» **WHAT THE TASK ASKS**
Reproduce each line exactly, including spacing and punctuation.

» **AVAILABLE DATA**

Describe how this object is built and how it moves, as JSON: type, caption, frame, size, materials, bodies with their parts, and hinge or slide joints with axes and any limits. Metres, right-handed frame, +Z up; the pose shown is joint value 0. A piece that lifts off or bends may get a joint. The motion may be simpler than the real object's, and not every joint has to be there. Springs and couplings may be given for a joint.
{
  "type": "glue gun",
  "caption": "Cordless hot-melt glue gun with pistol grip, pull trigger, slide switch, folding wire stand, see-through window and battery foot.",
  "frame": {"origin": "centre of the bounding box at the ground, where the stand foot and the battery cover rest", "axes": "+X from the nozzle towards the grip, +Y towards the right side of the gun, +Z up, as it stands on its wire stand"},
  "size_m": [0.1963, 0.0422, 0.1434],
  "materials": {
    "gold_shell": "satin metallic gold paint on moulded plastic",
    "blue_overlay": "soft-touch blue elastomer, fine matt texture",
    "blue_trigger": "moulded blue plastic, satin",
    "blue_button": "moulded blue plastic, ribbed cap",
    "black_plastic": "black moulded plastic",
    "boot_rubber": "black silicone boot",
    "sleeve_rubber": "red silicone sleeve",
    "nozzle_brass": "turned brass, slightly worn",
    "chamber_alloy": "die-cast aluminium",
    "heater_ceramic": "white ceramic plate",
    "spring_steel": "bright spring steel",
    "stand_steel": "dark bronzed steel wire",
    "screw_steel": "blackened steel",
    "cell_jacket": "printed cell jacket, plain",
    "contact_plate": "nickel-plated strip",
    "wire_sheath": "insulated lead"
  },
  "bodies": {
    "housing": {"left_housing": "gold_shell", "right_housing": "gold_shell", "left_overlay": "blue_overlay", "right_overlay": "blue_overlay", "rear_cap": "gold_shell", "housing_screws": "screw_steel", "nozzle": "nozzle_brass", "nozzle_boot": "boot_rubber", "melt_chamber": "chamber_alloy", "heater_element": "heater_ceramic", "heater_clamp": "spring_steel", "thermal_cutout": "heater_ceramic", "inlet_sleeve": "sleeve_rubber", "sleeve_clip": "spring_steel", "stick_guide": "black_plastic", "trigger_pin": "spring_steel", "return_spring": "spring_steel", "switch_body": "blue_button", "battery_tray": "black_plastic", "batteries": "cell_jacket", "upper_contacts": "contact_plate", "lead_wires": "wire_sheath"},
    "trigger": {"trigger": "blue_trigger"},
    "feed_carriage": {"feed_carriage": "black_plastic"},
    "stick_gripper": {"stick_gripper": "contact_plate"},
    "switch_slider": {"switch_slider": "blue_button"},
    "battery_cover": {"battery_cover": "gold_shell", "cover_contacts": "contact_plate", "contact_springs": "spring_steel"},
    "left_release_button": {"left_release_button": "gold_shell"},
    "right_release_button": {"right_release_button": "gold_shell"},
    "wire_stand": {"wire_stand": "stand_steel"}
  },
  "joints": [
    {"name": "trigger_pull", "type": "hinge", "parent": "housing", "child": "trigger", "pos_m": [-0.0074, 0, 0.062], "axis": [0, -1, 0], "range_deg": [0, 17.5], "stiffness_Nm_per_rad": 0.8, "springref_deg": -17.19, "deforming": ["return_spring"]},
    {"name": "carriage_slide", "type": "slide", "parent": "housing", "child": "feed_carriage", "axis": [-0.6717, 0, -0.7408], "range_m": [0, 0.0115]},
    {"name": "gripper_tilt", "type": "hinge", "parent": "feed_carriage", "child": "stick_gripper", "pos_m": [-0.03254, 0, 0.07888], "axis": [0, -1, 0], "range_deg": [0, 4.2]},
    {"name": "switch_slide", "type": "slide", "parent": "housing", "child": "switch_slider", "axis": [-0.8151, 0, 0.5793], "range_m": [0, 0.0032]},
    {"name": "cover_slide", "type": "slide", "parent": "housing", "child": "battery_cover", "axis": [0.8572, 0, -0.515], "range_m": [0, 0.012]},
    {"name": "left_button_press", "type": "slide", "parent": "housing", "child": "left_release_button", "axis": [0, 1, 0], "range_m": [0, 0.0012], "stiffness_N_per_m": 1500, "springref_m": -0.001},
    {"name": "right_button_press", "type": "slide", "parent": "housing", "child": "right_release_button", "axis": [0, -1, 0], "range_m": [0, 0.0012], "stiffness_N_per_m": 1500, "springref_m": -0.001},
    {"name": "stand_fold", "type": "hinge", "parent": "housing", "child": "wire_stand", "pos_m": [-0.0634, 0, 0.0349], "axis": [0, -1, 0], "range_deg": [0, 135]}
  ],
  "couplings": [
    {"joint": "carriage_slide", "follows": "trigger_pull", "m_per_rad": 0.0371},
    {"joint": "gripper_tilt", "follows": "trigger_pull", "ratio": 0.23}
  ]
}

» **THE RESULT**
Describe how this object is built and how it moves, as JSON: type, caption, frame, size, materials, bodies with their parts, and hinge or slide joints with axes and any limits. Metres, right-handed frame, +Z up; the pose shown is joint value 0. A piece that lifts off or bends may get a joint. The motion may be simpler than the real object's, and not every joint has to be there. Springs and couplings may be given for a joint.
{
  "type": "glue gun",
  "caption": "Cordless hot-melt glue gun with pistol grip, pull trigger, slide switch, folding wire stand, see-through window and battery foot.",
  "frame": {"origin": "centre of the bounding box at the ground, where the stand foot and the battery cover rest", "axes": "+X from the nozzle towards the grip, +Y towards the right side of the gun, +Z up, as it stands on its wire stand"},
  "size_m": [0.1963, 0.0422, 0.1434],
  "materials": {
    "gold_shell": "satin metallic gold paint on moulded plastic",
    "blue_overlay": "soft-touch blue elastomer, fine matt texture",
    "blue_trigger": "moulded blue plastic, satin",
    "blue_button": "moulded blue plastic, ribbed cap",
    "black_plastic": "black moulded plastic",
    "boot_rubber": "black silicone boot",
    "sleeve_rubber": "red silicone sleeve",
    "nozzle_brass": "turned brass, slightly worn",
    "chamber_alloy": "die-cast aluminium",
    "heater_ceramic": "white ceramic plate",
    "spring_steel": "bright spring steel",
    "stand_steel": "dark bronzed steel wire",
    "screw_steel": "blackened steel",
    "cell_jacket": "printed cell jacket, plain",
    "contact_plate": "nickel-plated strip",
    "wire_sheath": "insulated lead"
  },
  "bodies": {
    "housing": {"left_housing": "gold_shell", "right_housing": "gold_shell", "left_overlay": "blue_overlay", "right_overlay": "blue_overlay", "rear_cap": "gold_shell", "housing_screws": "screw_steel", "nozzle": "nozzle_brass", "nozzle_boot": "boot_rubber", "melt_chamber": "chamber_alloy", "heater_element": "heater_ceramic", "heater_clamp": "spring_steel", "thermal_cutout": "heater_ceramic", "inlet_sleeve": "sleeve_rubber", "sleeve_clip": "spring_steel", "stick_guide": "black_plastic", "trigger_pin": "spring_steel", "return_spring": "spring_steel", "switch_body": "blue_button", "battery_tray": "black_plastic", "batteries": "cell_jacket", "upper_contacts": "contact_plate", "lead_wires": "wire_sheath"},
    "trigger": {"trigger": "blue_trigger"},
    "feed_carriage": {"feed_carriage": "black_plastic"},
    "stick_gripper": {"stick_gripper": "contact_plate"},
    "switch_slider": {"switch_slider": "blue_button"},
    "battery_cover": {"battery_cover": "gold_shell", "cover_contacts": "contact_plate", "contact_springs": "spring_steel"},
    "left_release_button": {"left_release_button": "gold_shell"},
    "right_release_button": {"right_release_button": "gold_shell"},
    "wire_stand": {"wire_stand": "stand_steel"}
  },
  "joints": [
    {"name": "trigger_pull", "type": "hinge", "parent": "housing", "child": "trigger", "pos_m": [-0.0074, 0, 0.062], "axis": [0, -1, 0], "range_deg": [0, 17.5], "stiffness_Nm_per_rad": 0.8, "springref_deg": -17.19, "deforming": ["return_spring"]},
    {"name": "carriage_slide", "type": "slide", "parent": "housing", "child": "feed_carriage", "axis": [-0.6717, 0, -0.7408], "range_m": [0, 0.0115]},
    {"name": "gripper_tilt", "type": "hinge", "parent": "feed_carriage", "child": "stick_gripper", "pos_m": [-0.03254, 0, 0.07888], "axis": [0, -1, 0], "range_deg": [0, 4.2]},
    {"name": "switch_slide", "type": "slide", "parent": "housing", "child": "switch_slider", "axis": [-0.8151, 0, 0.5793], "range_m": [0, 0.0032]},
    {"name": "cover_slide", "type": "slide", "parent": "housing", "child": "battery_cover", "axis": [0.8572, 0, -0.515], "range_m": [0, 0.012]},
    {"name": "left_button_press", "type": "slide", "parent": "housing", "child": "left_release_button", "axis": [0, 1, 0], "range_m": [0, 0.0012], "stiffness_N_per_m": 1500, "springref_m": -0.001},
    {"name": "right_button_press", "type": "slide", "parent": "housing", "child": "right_release_button", "axis": [0, -1, 0], "range_m": [0, 0.0012], "stiffness_N_per_m": 1500, "springref_m": -0.001},
    {"name": "stand_fold", "type": "hinge", "parent": "housing", "child": "wire_stand", "pos_m": [-0.0634, 0, 0.0349], "axis": [0, -1, 0], "range_deg": [0, 135]}
  ],
  "couplings": [
    {"joint": "carriage_slide", "follows": "trigger_pull", "m_per_rad": 0.0371},
    {"joint": "gripper_tilt", "follows": "trigger_pull", "ratio": 0.23}
  ]
}